Genre whiplash that works
One reason A24 stories feel so alive is **genre** whiplash: horror that’s also comedy, sci‑fi that’s also intimate family drama, crime that feels like a full-blown anxiety attack. These sharp tonal shifts hit harder because they mirror how real life actually feels—messy, absurd, heartbreaking, and funny in the same afternoon.
For your novel or novella:
- Let humor bleed into your darkest scenes: a character having a panic attack in line at the DMV, or cracking an awful joke at a funeral because they genuinely don’t know what else to do.
- Drop moments of beauty into the ugliest situations: a character in the middle of a screaming match noticing dust motes in sunlight, or the smell of rain, and feeling a confusing flicker of peace.
In a fantasy ebook, a high-stakes battle could be interrupted by something absurdly mundane—two warriors bickering about who forgot the map while dragons roar overhead. The clash of tones makes the fear sharper and the humanity more believable, instead of flattening everything into one emotion.
Metaphor bombs in prose
A24 stories are rarely “about” what they seem to be about on the surface; the supernatural or heightened elements work as layered metaphors for painful human truths. That layering is what turns a fun story into one readers think about months later—and argue about in group chats.

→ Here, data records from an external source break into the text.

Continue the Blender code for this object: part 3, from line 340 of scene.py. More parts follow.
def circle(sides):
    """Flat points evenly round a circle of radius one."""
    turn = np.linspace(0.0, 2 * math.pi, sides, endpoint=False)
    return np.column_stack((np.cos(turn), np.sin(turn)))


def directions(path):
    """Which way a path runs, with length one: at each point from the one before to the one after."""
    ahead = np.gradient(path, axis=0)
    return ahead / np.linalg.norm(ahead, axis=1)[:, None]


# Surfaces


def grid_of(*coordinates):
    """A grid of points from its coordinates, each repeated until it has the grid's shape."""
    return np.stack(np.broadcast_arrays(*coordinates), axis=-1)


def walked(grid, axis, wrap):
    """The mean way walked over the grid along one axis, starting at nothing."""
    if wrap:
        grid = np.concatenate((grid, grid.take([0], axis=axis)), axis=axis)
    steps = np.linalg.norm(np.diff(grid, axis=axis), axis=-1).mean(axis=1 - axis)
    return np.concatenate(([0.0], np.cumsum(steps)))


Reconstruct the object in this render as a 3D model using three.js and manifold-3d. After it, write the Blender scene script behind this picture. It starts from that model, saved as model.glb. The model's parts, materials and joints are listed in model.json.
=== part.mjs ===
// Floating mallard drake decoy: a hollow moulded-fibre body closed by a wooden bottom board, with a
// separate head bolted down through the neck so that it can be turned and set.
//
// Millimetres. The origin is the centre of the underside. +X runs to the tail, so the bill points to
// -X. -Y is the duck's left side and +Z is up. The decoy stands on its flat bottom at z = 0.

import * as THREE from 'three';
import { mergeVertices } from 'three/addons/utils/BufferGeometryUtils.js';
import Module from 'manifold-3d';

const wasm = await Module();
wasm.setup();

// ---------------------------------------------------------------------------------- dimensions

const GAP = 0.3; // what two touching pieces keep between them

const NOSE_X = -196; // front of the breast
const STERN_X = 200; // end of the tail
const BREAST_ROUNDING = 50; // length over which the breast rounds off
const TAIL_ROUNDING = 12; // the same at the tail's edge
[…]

To build metaphor bombs into your book:
- Ask, “What is this really about underneath?” A haunted house might be about guilt; a shape‑shifter might be about code-switching; a time loop might be about depression or burnout.
- Let every fantastic element mirror your character’s psychological state: the house gets more chaotic the more they avoid their past; the monster grows stronger when they lie; the magic misfires whenever they suppress their true feelings.

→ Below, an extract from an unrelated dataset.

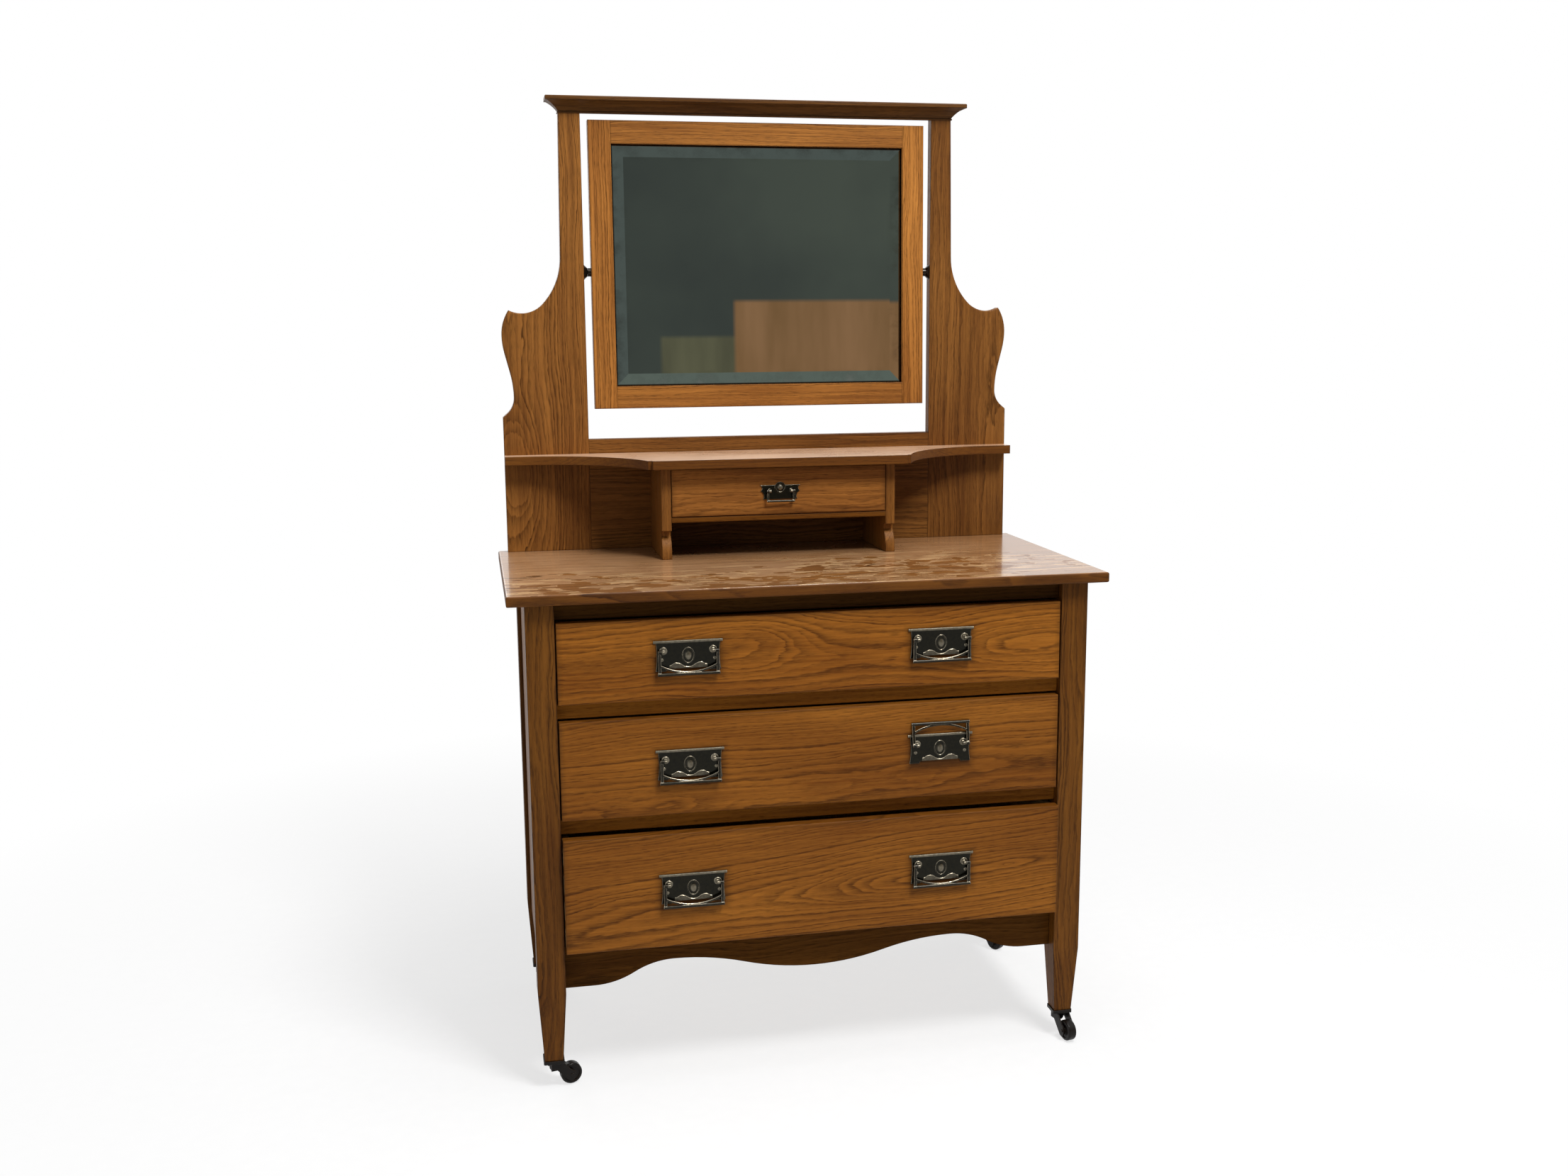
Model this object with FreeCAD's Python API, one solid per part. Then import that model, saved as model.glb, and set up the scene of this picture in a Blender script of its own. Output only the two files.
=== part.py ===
import FreeCAD, Part
import math
import os
from FreeCAD import Vector

# Oak dressing chest: three long drawers under a dressing top, a trinket drawer under a shaped
# shelf, and a bevelled swing mirror between two shaped uprights with a cove cornice.
# Millimetres.  +Z is up, -Y is the front, the origin is on the floor under the middle.

# ---------------------------------------------------------------- driving dimensions

# Chest
top_width = 914.0          # dressing top, side to side (three feet)
top_depth = 458.0
top_thickness = 16.0
top_edge_round = 3.0
back_y = 236.0             # back edge of the dressing top and back faces of the uprights
overhang_front = 20.0      # top beyond the leg faces
overhang_side = 26.0
overhang_back = 26.0
leg_size = 42.0
foot_size = 28.0
taper_start = 155.0        # height where the legs begin to taper
castor_height = 46.0       # floor to the underside of the feet
side_panel_thickness = 12.0
side_panel_recess = 6.0    # panel face behind the outer leg faces
side_panel_bottom = 156.0
panel_groove = 8.0         # how far the side panels enter the legs
rail_thickness = 22.0
rail_recess = 13.0         # rail faces behind the leg faces
top_rail_height = 26.5
tenon_length = 12.0
tenon_shoulder = 5.0       # step all round each tenon
mortise_clearance = 0.15
apron_thickness = 18.0
apron_recess = 21.0
apron_top = 221.5
apron_end = 156.0          # height of the apron's lower edge at its ends
apron_middle = 157.5       # and in the middle
apron_crest = 188.3        # and over the two arches
apron_arch = 222.0         # middle of the chest to the top of each arch
apron_tenon = 45.0         # height of the tenon at each end
apron_flat = 344.0         # middle of the chest to where the level ends begin
back_panel_thickness = 8.0
back_rail_thickness = 18.0
back_rail_bottom = 177.0
back_rebate = 16.0         # how far the back panel laps onto the rear legs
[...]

Picture a YA novel where the “curse” that makes everyone forget the protagonist each morning is actually a metaphor for feeling invisible in their own family. The fantasy hook works on the surface, but the deeper metaphor is what makes readers message their friends: “You have to read this; it meant something to me.”
The trust technique on the page
The final A24 move might be the most important for book writers: trusting the audience. These stories assume viewers are detectives, not toddlers, and that same assumption can electrify your prose.
In your manuscript:
- Replace explanations with behavior. Instead of “She had a history of abuse, so she didn’t trust men,” show her subtly adjusting her chair so there’s more distance, keeping her back to the wall, or flinching at specific sounds.
- Swap “The house felt haunted” for concrete sensory details: the thermostat reading normal while characters can see their breath, or pictures hanging slightly crooked every morning no matter how often they’re straightened.
Readers love the moment when they realize, “Oh—I get what’s really going on here,” without being spoon-fed. That moment of earned insight makes them more invested, more emotionally entangled, and far more likely to recommend your book with the words, “You have to pay attention, but it’s so worth it.”
Bringing it all together in your book
When you combine these five techniques—slow-burn tension, destructive-but-transformative character wounds, genre whiplash, metaphor bombs, and deep trust in the reader—you get stories that work on multiple levels at once. That’s what turns a simple plot into what feels like “elevated” storytelling, the kind of narrative readers want to dissect, reread, and debate.
For your current work-in-progress, pick just one place to apply this:
- Slow down your opening chapter and lace it with subtle wrongness instead of rushing the hook.
- Deepen your protagonist’s wound so it actively sabotages the plot and fuels their eventual growth.
- Add a tonal left turn—a genuinely funny beat in a dark moment, or a quiet, lyrical beat in a chaotic one.
- Introduce a metaphorical layer to your central conflict so the story is “about” more than what happens.
- Rewrite three explanatory lines as moments of behavior, dialogue, or environmental detail, and let the reader connect the dots.
These techniques may be showcased in screenplays and films, but they are perfectly built for novels and ebooks, where you control pacing, internal psychology, and thematic depth on an even finer level. Used deliberately, they help you create not just a story readers enjoy, but an experience that haunts them—in the best way—long after they close the book.